For the polyhedra prize of 1861 Kirkman drafted a voluminous paper of twenty-three sections amounting to his magnum opus. In the end he decided not to enter the Académie contest, perhaps not chancing a second rejection. Instead, he sent his paper to the Royal Society, but alas this did not find favour and only two sections were published in their Transactions. The whole saga of the prizes caused Kirkman consternation and resulted in antagonism towards the French Academy while blaming the Royal Society referee for his paper’s rejection in England. This treatment left him embittered from which he never really recovered though it did not cause him to abandon mathematics.

Kirkman revelled in tackling the very difficult mathematical problems. His isolation by being based in Croft was both a strength and weakness. He developed ideas himself, but they were often couched in his idiosyncratic notation which posed a difficulty for other researchers. As in Philosophy in which he published his only book, Philosophy without Assumptions (1876), he prided himself in thinking from first principles in a highly individual way. His singular mode of expression was undoubtedly the reason for the judgement of the French Academy jury and the referee of the Royal Society paper.

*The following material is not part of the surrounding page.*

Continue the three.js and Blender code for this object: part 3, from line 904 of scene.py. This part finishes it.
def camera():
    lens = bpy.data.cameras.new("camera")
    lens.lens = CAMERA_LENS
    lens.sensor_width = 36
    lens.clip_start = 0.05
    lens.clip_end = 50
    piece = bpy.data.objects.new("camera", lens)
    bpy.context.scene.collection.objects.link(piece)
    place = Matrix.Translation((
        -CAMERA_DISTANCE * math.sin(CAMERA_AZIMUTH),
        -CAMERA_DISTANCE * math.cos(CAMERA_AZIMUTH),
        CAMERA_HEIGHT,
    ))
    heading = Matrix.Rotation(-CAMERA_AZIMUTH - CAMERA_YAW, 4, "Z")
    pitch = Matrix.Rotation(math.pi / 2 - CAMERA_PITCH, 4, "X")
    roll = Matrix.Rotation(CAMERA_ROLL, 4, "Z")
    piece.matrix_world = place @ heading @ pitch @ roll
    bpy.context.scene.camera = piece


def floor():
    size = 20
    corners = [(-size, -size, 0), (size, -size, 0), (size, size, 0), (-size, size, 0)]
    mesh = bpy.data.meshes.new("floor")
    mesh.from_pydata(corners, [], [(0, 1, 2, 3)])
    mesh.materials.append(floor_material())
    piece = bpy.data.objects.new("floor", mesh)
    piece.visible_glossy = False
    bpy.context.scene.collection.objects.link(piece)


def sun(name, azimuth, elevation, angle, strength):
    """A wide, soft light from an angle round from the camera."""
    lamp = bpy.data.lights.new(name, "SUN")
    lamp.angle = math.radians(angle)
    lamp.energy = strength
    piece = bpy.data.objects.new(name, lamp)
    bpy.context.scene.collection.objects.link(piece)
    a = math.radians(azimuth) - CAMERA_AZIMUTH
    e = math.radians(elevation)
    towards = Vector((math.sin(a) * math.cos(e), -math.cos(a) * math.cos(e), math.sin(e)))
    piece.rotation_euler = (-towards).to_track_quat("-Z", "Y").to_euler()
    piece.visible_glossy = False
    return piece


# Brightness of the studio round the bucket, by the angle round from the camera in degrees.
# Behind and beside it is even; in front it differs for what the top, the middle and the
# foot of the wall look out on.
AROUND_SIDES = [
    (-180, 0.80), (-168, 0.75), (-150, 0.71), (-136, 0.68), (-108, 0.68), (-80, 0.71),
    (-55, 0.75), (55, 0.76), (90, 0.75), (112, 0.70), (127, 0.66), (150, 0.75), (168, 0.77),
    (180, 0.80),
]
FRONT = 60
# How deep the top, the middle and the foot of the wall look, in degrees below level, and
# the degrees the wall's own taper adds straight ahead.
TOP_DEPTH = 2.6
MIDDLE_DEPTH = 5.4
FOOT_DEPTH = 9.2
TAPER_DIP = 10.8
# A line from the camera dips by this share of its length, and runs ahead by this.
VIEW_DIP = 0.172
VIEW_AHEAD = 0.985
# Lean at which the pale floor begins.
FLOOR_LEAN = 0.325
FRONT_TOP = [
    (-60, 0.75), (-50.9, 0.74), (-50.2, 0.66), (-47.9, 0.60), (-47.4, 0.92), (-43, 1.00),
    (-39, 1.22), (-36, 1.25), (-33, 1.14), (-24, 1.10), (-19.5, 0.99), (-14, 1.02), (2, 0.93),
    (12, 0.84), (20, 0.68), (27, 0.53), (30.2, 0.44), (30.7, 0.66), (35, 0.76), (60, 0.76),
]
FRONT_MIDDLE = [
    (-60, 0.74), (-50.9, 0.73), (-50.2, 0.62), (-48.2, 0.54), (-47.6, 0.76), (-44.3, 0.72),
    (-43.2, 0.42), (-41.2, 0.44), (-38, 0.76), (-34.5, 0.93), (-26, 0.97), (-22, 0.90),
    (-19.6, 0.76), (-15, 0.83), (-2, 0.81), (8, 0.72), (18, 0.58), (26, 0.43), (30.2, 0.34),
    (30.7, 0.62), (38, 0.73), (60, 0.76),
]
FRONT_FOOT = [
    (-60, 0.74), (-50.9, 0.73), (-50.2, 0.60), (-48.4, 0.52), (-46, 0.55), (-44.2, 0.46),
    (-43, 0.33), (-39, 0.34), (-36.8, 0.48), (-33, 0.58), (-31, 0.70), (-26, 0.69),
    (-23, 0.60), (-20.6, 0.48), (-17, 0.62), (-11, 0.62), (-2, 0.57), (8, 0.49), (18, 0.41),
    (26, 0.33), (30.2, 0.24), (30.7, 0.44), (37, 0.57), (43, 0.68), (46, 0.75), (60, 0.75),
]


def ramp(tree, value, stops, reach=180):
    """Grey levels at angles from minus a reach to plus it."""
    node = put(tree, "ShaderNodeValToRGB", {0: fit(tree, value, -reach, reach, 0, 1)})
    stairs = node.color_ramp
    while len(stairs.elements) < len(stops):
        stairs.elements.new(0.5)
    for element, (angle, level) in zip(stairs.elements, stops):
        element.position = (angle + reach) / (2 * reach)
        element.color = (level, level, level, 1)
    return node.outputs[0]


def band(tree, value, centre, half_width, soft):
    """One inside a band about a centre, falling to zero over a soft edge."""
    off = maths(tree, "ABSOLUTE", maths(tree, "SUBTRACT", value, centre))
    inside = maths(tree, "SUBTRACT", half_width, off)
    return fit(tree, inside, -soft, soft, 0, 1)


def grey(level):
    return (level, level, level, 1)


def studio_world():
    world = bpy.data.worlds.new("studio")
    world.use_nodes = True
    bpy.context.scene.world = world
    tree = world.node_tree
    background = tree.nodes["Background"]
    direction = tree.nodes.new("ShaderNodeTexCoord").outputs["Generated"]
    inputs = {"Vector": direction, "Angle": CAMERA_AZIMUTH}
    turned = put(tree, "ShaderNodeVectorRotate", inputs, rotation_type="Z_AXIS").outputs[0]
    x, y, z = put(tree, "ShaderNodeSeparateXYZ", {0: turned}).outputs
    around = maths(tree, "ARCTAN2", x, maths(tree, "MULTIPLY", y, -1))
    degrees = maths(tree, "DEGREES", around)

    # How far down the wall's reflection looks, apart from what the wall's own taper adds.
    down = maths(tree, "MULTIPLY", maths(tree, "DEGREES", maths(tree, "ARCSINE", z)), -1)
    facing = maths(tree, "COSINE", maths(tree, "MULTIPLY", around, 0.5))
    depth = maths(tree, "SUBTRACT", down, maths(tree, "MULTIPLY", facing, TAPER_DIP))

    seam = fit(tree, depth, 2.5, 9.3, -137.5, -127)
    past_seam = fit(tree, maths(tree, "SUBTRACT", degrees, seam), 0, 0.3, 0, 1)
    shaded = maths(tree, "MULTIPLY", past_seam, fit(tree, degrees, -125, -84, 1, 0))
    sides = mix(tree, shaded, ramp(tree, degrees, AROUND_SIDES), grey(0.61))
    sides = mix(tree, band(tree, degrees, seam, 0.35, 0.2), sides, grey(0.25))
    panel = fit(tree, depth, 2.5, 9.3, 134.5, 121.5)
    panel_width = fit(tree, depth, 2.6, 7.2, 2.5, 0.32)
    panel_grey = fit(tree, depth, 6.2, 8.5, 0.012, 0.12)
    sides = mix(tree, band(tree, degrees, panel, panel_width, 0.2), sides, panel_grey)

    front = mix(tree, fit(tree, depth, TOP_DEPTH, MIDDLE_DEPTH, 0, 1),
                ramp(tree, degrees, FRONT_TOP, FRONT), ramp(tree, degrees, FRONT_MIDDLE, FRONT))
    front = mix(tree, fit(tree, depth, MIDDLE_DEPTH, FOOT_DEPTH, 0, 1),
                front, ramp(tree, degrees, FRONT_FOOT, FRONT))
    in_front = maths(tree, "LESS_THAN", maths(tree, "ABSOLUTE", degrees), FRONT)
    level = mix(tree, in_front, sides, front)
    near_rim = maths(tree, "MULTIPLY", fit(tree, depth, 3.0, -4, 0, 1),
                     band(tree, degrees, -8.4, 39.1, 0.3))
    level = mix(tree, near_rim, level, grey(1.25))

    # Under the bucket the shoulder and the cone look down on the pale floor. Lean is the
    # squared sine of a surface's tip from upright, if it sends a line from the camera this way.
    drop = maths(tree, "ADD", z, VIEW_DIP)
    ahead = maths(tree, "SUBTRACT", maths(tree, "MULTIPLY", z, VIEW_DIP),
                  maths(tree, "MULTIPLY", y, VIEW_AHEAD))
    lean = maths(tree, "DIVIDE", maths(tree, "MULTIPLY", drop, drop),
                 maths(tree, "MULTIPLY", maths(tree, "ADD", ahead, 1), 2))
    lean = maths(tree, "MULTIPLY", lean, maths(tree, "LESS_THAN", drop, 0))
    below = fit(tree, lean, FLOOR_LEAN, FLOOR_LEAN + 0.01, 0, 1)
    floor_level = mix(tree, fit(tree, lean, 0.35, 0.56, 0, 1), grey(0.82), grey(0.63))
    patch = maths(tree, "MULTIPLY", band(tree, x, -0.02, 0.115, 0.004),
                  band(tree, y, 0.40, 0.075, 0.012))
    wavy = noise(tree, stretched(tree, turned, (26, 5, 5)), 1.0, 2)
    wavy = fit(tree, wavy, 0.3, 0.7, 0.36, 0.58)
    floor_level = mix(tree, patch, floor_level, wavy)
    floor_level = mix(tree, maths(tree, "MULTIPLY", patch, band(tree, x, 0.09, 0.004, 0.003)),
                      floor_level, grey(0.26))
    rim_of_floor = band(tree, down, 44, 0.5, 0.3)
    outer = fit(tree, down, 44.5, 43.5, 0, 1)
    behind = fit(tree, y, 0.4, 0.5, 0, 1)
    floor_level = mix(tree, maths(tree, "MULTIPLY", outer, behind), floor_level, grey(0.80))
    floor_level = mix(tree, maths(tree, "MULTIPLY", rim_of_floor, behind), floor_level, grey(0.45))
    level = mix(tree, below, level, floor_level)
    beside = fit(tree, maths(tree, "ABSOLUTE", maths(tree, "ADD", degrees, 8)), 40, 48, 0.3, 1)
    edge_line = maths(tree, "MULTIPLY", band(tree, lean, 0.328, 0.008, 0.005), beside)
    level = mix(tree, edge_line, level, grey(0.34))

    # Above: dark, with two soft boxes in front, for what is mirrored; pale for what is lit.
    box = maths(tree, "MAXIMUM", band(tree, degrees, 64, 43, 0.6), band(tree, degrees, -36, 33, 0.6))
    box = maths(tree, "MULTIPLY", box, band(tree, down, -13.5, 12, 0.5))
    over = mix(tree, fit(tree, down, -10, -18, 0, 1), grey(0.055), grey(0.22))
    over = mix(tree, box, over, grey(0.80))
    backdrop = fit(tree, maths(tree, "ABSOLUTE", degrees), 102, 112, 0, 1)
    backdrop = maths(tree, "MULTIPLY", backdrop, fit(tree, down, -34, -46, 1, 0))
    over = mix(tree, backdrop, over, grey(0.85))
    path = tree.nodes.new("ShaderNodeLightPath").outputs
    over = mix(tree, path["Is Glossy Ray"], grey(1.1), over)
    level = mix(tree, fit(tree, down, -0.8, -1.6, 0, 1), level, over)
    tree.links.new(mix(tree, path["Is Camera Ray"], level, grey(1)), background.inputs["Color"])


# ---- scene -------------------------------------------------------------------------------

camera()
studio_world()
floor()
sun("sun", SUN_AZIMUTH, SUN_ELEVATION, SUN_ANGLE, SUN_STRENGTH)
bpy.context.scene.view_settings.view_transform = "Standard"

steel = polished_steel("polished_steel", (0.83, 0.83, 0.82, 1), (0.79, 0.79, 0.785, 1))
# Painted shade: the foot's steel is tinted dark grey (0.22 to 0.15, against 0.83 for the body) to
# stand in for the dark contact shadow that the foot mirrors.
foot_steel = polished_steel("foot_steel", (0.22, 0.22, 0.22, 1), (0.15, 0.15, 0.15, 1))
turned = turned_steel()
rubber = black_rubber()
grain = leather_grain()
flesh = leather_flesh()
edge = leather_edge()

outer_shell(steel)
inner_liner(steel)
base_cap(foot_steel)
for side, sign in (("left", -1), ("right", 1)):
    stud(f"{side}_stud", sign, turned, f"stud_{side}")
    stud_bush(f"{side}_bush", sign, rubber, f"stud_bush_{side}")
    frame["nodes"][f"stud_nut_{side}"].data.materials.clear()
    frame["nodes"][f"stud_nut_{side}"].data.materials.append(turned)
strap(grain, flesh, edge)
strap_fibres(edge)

Following his death in 1895 his parishioners provided a memorial window in remembrance of his work in the parish of Croft for over fifty years. As a mathematician he went into the literature as the father of the Fifteen Schoolgirls problem though he had done so much more. One co-worker acknowledged him as one of the most penetrating mathematicians of the nineteenth century, while a historian described him as one of the more intriguing figures in the history of mathematics.